You can still do hardware NAT for the few thousand connections with the most packets and software NAT for everything else.

I bet across even an ISP network of a million users, 80% of the traffic at any point in time is within 10,000 connections.


You do realise that almost all connections are long-lived, and burst up and down in throughput? So the 10,000 “heaviest” connections right now are not the same as in, say, 3 seconds from now ?

So you propose constantly swapping in and out connections from “hardware NAT” to “software NAT”? What heuristic will you use to decide which connections go where?

Such a heuristic will probably look a lot like QoS, which is even more (much more!) resource hungry than NAT.

At which point will the obvious conclusion be, “maybe the carriers who actually deal with these problems have a point, NAT is indeed a significant amount of complexity, and let’s be happy IPv6 starts to make actual economic sense?”

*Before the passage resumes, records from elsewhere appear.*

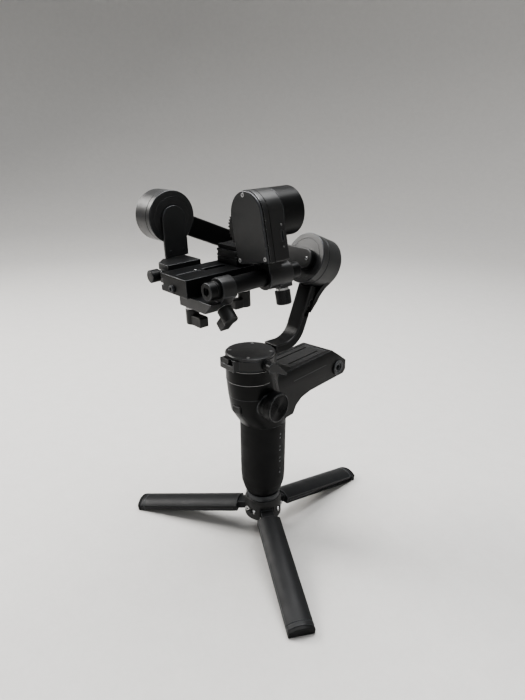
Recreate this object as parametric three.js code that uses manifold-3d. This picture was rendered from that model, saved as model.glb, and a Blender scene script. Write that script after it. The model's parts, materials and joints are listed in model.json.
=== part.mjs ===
// Compact three-axis camera stabilizer on a folding mini tripod, with a lens servo on a 15 mm rod.
// Millimetres, +Z up. The lens side looks along -Y, and the focus wheel is on the +X side.
import * as THREE from 'three';
import { ConvexGeometry } from 'three/addons/geometries/ConvexGeometry.js';
import { mergeVertices } from 'three/addons/utils/BufferGeometryUtils.js';
import Module from 'manifold-3d';

const wasm = await Module();
wasm.setup();
const rad = THREE.MathUtils.degToRad;

// ---- Driving dimensions -------------------------------------------------------------------
const GAP = 0.3; // clearance between pieces that touch

const LEG_HEADINGS = [84.2, 204.2, 324.2]; // degrees from +X
const LEG_SLOPE = 12; // degrees below level with the stand open
const LEG_PIN_RADIUS = 13; // from the stand's axis
const LEG_PIN_HEIGHT = 33;
const LEG_FOLDED_RADIUS = 19; // outside radius of the three legs folded together
const LEG_HALF_ARC = 40; // degrees of that circle that one leg covers, each way
const LEG_ROOT = 13.5; // start of the leg's shell, from its pin
const LEG_END = 134;
const LEG_WALL = 1.8;
const LEG_INSIDE = -5; // open inner side, below the pin line
const TONGUE_WIDTH = 13.4;
const SLOT_WIDTH = 14.2;
const LEG_EYE = 5; // radius round the pin
const LEG_PIN = { radius: 1.5, bore: 1.8, head: 3, headFrom: 12.1, half: 14.1 };
const FOOT = { inside: 14, outside: 3.5, half: 8.5, low: -6.5, high: -4 };

const HUB_RADIUS = 19.5;
const HUB_BOTTOM = 23;
const HUB_TOP = 46;
const STUD = { radius: 4.7, bottom: 40, top: 61 };
const GRIP_RADIUS = 22.9;
const GRIP_BOTTOM = 52.6;
const GRIP_TOP = 136;
const GRIP_INSIDE = 20.4;

const PAN_AXIS_Y = -18.25; // the pan axis stands in front of the grip's axis
const PAN_RADIUS = 24.1;
const STATOR_TOP = 202.3; // joint line between the head and the pan rotor
const ROTOR_TOP = 212.9;
const CAP_TOP = 215.85;
const HEAD_BORE = 20.3;
const HEAD_FLOOR = 175;
const SHAFT_RADIUS = 5.6;
const WINDING_GAP = 0.8; // between a motor's shaft and its winding

const REAR_TOP = 188.5;
const REAR_BOTTOM = 156;
const REAR_END = 117;
const REAR_HALF = 22; // half width
const REAR_WALL = 3.5;
const COVER = { half: 15, front: 26, back: 87, floor: 186, well: 180, slot: 8, slotHalf: 0.9 };
const TRIGGER = { half: 5, back: -31.5, low: 155, high: 164.4 };
const BOSS = { y: 100, z: 167, radius: 8.2, neck: 6.9, face: 24, bore: 3 };
const WHEEL = { y: -16, z: 165, radius: 14.5, inner: 24.3, outer: 34.6 };

const PAN_ANGLE = -8.9; // degrees, the head's upper half is turned a little in its rest pose
const ARM_HALF = 9; // half width of the pan arm
const ARM_THICK = 9;
const ARM_LINE = 212.2; // height of the level part's middle
const ARM_START = 4; // from the pan axis
const LOCK = { half: 10.5, slot: 9, front: -28, floor: 208.5 }; // block for the pan lock
const LEVER = { hub: 5, blade: 29, end: 34, y: -1, z: 207.8 };
const ARM_BEND = { y: 36.4, radius: 24 };

const ROLL_RISE = 21.5; // degrees, the roll axis rises towards the lens side
const ROLL_FACE = { y: 67.9, z: 295.1 };
const ROLL_MOTOR = { radius: 24.7, depth: 28, rotor: 8 };
const NECK = { end: 49.5, fillet: 40, front: -21.2, back: -27.6 }; // below the roll motor's axis
const ROLL_ARM = { end: 16.3, front: 8, thick: 7.6, corner: 24, low: -11, high: 8.5 };
const TILT_FACE_X = -75.1;
const TILT_AHEAD = 106.9; // along the roll axis, from the roll motor's face
const TILT_MOTOR = { radius: 24.1, depth: 27.3, rotor: 6.5 };
const TILT_ARM = { half: 12.4, crown: 10.9, front: -71.8 };
const CLAMP = { left: -74.5, corner: 11, front: -26, back: 9, bottom: -55, top: -36.6, knob: { x: -60, z: -46.8 } };
const CLAMP_KNOB = {
  grip: { radius: 5.8, from: -12 },
  collar: { radius: 4.2, from: -3.5 },
  shaft: { radius: 2, from: -1, to: 14 },
};
const TILT_ANGLE = 2.6; // degrees, the camera plate's nose is a little down in its rest pose

const PLATE = { left: -46, right: -4.6, front: -35, back: 65, bottom: -57, top: -40.9 };
const GROOVE = { low: -52, high: -46.3 }; // along the base plate's left side
const STACK = { left: -41, right: -11, front: 24, back: 64, riser: 5.3, quick: 7.2, pad: 3.9 };
const BOLT = { x: -27, z: -52, head: 3.2, radius: 1.6 };
const SCREW_HOLE = 3.2; // radius
const SCREW_X = -26; // camera screw's axis
const SCREW_Y = 42;
const WING_SHAFT = 2.7; // radius
const WING_COLLAR = 4.8;
const PADDLE = { half: 4.4, height: 9 }; // of every thumb screw
const ROD = { x: 18, z: -47, radius: 7.5, front: -30.5, back: 69.5, thread: 3.4, bore: 16 };
const BRACKET = { left: -25.5, front: -30, ring: -20, back: -6, bottom: -67.5, top: -57.4, wall: 2.1 };
const UNDER_SCREW = { x: -17, y: -23 }; // joins the bracket and the base plate
const FACET = { x: 16, z: -64.5, y: -13, slope: -45 }; // seat of the rod's screw, at the bracket's corner
const SERVO_LEAN = 10; // degrees, the servo leans about the rod
const SERVO = { centre: 53.5, radius: 21.6, foot: 13, cover: 21, front: 24, back: 45, can: 70 };
const PORT = { y: 40.4, width: 3.4, low: 29, high: 39, depth: 3 }; // recess in the servo's side
const SERVO_CLAMP = { radius: 11.5, front: 30, back: 57, low: -12.3, knobY: 50 };
const GEAR = { x: -16, z: 44, teeth: 32, outer: 16, root: 14.3, front: 24.2, back: 30.2 };

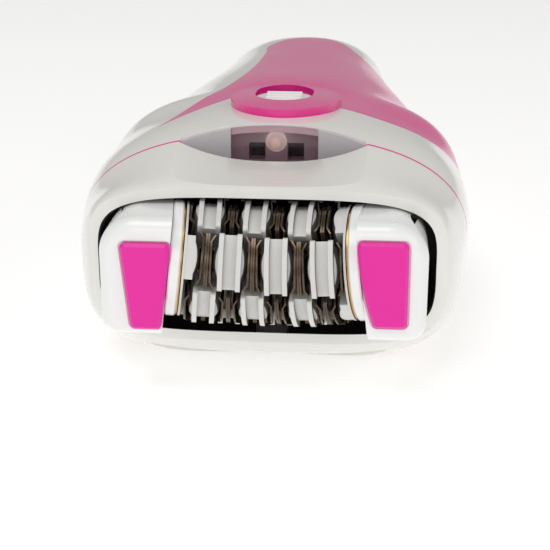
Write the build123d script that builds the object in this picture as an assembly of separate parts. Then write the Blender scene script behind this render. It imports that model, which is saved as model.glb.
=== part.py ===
from build123d import *
import os
from math import atan, cos, degrees, pi, radians, sin, sqrt, tan

# Hand-held epilator lying on its back: X across the head, +Y from the tweezer drum to the
# charging jack, +Z up out of the front face. Millimetres. Pieces are built about the middle
# of the drum axle and moved at the end, so that the origin is at the bottom centre.

# ---- outer body ---------------------------------------------------------------------------
nose_y = -1.5               # rim of the head
seam_y = 12.5               # joint between the detachable head and the handle
tail_y = 131.0              # charging end of the handle
rest_z = -20.0              # flat strip of the back that the body lies on
# stations along Y: position, half width, height above the axle, depth below it, and how
# square the section is above and below
body_stations = [
    (nose_y, 28.3, 12.7, 13.0, 4.2, 4.5),
    (2.5, 30.2, 14.6, 17.0, 3.0, 3.6),
    (8.0, 31.6, 16.6, 19.2, 2.4, 3.2),
    (seam_y, 32.3, 17.6, 20.1, 2.4, 3.0),
    (22.0, 33.2, 18.6, 20.5, 2.4, 2.9),
    (34.0, 33.1, 18.4, 20.5, 2.4, 2.7),
    (50.0, 30.4, 18.0, 20.5, 2.4, 2.7),
    (68.0, 26.0, 17.4, 20.5, 2.4, 2.7),
    (92.0, 21.8, 16.2, 20.5, 2.4, 2.7),
    (114.0, 19.6, 15.2, 20.0, 2.4, 2.7),
    (125.0, 17.8, 13.6, 18.6, 2.4, 2.7),
    (129.3, 15.4, 11.4, 16.2, 2.4, 2.7),
    (tail_y, 12.4, 8.6, 13.0, 2.4, 2.7),
]
section_count = 36          # points round a section
wall = 1.6                  # shells
cover_skin = 0.9            # coloured cover over the front shell
gasket_width = 0.5          # coloured seam between head and handle
housing_split = 0.0         # height of the side parting line
scoop_rim_z, scoop_rim_drop, scoop_rim_power = 12.9, 8.0, 6.0
scoop_seam_z, scoop_seam_rise, scoop_seam_power = 13.2, 3.0, 2.5
scoop_half = 34.0           # the dished face is drawn this far to each side
chin_half, chin_front, chin_back, chin_depth = 19.5, 0.4, 9.0, 0.5
eye_half, eye_depth = 15.2, 4.2
eye_lip = 0.8               # grey rim and window inside the edge of the eye
eye_low = 9.0
lip_drop = 0.4              # rim and window below the outer surface
window_half = 7.3
window_play = 0.05
fit_gap = 0.3               # clearance between pieces of different bodies
slide_gap = 0.15            # clearance of a piece that slides in its slot

# ---- tweezer drum -------------------------------------------------------------------------
axle_r = 1.5
axle_bend_r = 80.0          # the fixed axle is bent, so the discs close on one side
drum_x = 0.35               # middle of the drum, off the middle of the head
close_angle = 42.0          # elevation of the closing side, measured from -Y
disc_pitch = 3.93
disc_count = 6
chamber_wall, chamber_fit = 1.0, 0.05
chamber_floor_y = 10.4      # floor of the dark tray behind the drum
drum_end = 13.9             # virtual plane of the end discs, along the axle
axle_half = 21.5
bore_clearance = 0.08
hub_r = 3.4
hub_half = 1.5
disc_half = 1.75
block_in, block_out = 7.6, 9.0
ridge_out = 10.0
ridge_width = 0.75
ridge_round = 0.6
arm_angle = 44.0
block_angle = 55.5
dome_height = 1.0
dome_at = 6.5
dome_sphere = 5.8
twist_start, twist_per_mm = 25.0, 0.34
leaf_t = 0.28
leaf_out = 9.7
leaf_half = 4.3
leaf_waist = 3.55            # half width where the tips begin
leaf_flat_half = 3.1
leaf_stem_half = 1.6
leaf_ring_in, leaf_ring_out = 1.9, 3.3
leaf_flare = 30.0
pair_gap = 0.03
end_plate_t = 0.35
end_plate_r = 9.1
end_gap = 0.1               # from the end disc's face to its virtual plane
washer_t = 0.2
ring_t = 1.7
ring_out, ring_in = 9.2, 6.9

# ---- gear train ---------------------------------------------------------------------------
module = 0.5
pressure_angle = 20.0
backlash = 0.10             # along the pitch circle
mesh_slack = 0.06
drum_teeth, idler_teeth, transfer_teeth = 28, 19, 12
crown_teeth, motor_teeth = 24, 8
gear_width = 2.0
gear_x = -20.2              # middle of the left gear row
boss_r = 3.8
running_gap = 0.05
dog_r, dog_at, dog_count = 0.5, 5.6, 3
dog_depth = 2.2             # pocket for a dog in the end disc
dog_reach = 1.1             # from the end disc's virtual plane to the tip of a dog
shaft_r = 1.0
idler_pin_r = 1.0
motor_shaft_r = 0.75
armature_r = 6.0
crown_face = 1.0
motor_size = (20.0, 25.0, 15.0)

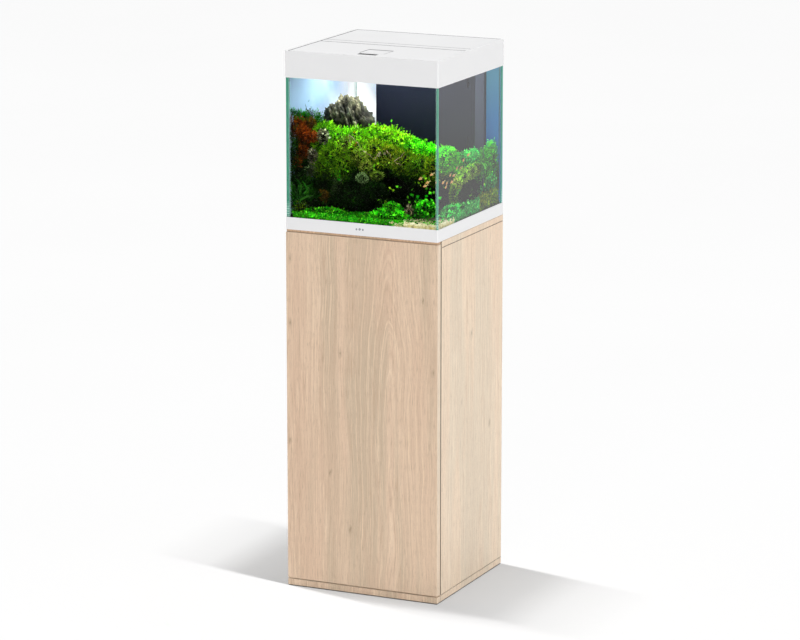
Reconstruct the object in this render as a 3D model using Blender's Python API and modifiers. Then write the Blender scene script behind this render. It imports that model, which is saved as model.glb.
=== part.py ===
"""Aquarium on a cabinet stand: a glass cube tank with a white hood, an internal corner filter and a planted
layout, standing on an oak-faced cupboard with one push-to-open door.  Metres, +Z up, front towards -Y."""
import math

import bmesh
import bpy
from mathutils import Matrix, Vector, noise

for old in list(bpy.data.objects):
    bpy.data.objects.remove(old, do_unlink=True)

# ---------------------------------------------------------------- driving dimensions
W, D, H = 0.412, 0.400, 1.360          # overall width, depth, height
HX, HY = W / 2, D / 2
GAP = 0.0003                           # working gap between touching pieces
STAND_H = 0.915                        # floor to the top of the cabinet
BOARD = 0.016                          # carcass board thickness
GLIDE = 0.002                          # furniture glide height
BASE_TOP = GLIDE + BOARD
DOOR_T = 0.018                         # door thickness
DOOR_GAP = 0.004                       # door back to carcass front
CARCASS_Y = -HY + DOOR_T + DOOR_GAP    # front plane of the carcass
DOOR_Z = (BASE_TOP + 0.002, STAND_H - 0.0065)
SIDE_Z = (BASE_TOP + GAP, STAND_H - BOARD - GAP)
INNER_X = HX - BOARD                   # inner face of the side panels
PIVOT = (-HX + 0.008, -HY + 0.0105)    # door hinge axis
CUP_X = -HX + 0.020                    # hinge cup centre line
HINGE_Z = (0.120, 0.800)               # lower and upper hinge
SHELF_Z = 0.455                        # underside of the shelf
FRAME_TOP = 0.946                      # top of the white bottom trim
HOOD_Z = (1.294, H)                    # white hood
GLASS = 0.005                          # pane thickness
GX, GY = HX - 0.0018, HY - 0.0018      # outer faces of the panes
GLASS_Z = (0.9249, 1.3400)
BAR_Y = (-0.0162, 0.0140)              # fixed centre bar of the hood
FLAP_AXIS = (-0.0180, 1.3585)          # y, z of the flap hinge
HATCH_AXIS = (-0.0960, 1.3584)         # y, z of the feed hatch hinge
FILTER_X = (-0.098, 0.165)             # internal filter
FILTER_Y = (0.095, 0.186)
FILTER_Z = (0.992, 1.322)
NOZZLE = (0.150, 1.287)                # y, z of the return nozzle

# ---------------------------------------------------------------- helpers
parts = bpy.data.collections.new("aquarium_on_stand")
cutters = bpy.data.collections.new("cutters")
for coll in (parts, cutters):
    bpy.context.scene.collection.children.link(coll)
MATS = {}


def material(name, colour, rough, metal=0.0):
    m = bpy.data.materials.new(name)
    m.use_nodes = True
    p = m.node_tree.nodes["Principled BSDF"]
    p.inputs["Base Color"].default_value = (*colour, 1.0)
    p.inputs["Roughness"].default_value = rough
    p.inputs["Metallic"].default_value = metal
    MATS[name] = m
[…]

How do you ensure each user is capped at 100 connections without that check incurring additional resources?


You have a per user counter. So instead of 1200 bytes it's 1201 bytes per user.


Memory isn’t the only dimension we care about.

You’ve basically proposed an absolutely horrible solution, for both the end-user and the ISP. Something tells me you haven’t actually done any actual low level network engineering, and just brush all this off as “how hard can it be”.


how are you going to keep this counter? Do you identify the bytes that are processed in individual flows? Which system will keep track of this? the control plane of the router maybe? great... you just added additional complexity instead of just pushing packets through a forwarding plane.


When an unrecognized flow shows up, punt it to software. Handle the counter there, and if it overflows then you drop the packets. No need to add anything to the control plane.


"punting it to software" from a router with seperate control and forwarding planes perspective, is forwarding it to a control plane, instead of relying on the logic programmed inside the ASIC to forward traffic.


Sorry, I meant no need to add anything to the forwarding plane, or interfere with its efficiency at all.

The point is, the really fast part doesn't need to be more complex.

The part that handles new connections needs to be marginally more complicated, but not enough that it should really matter.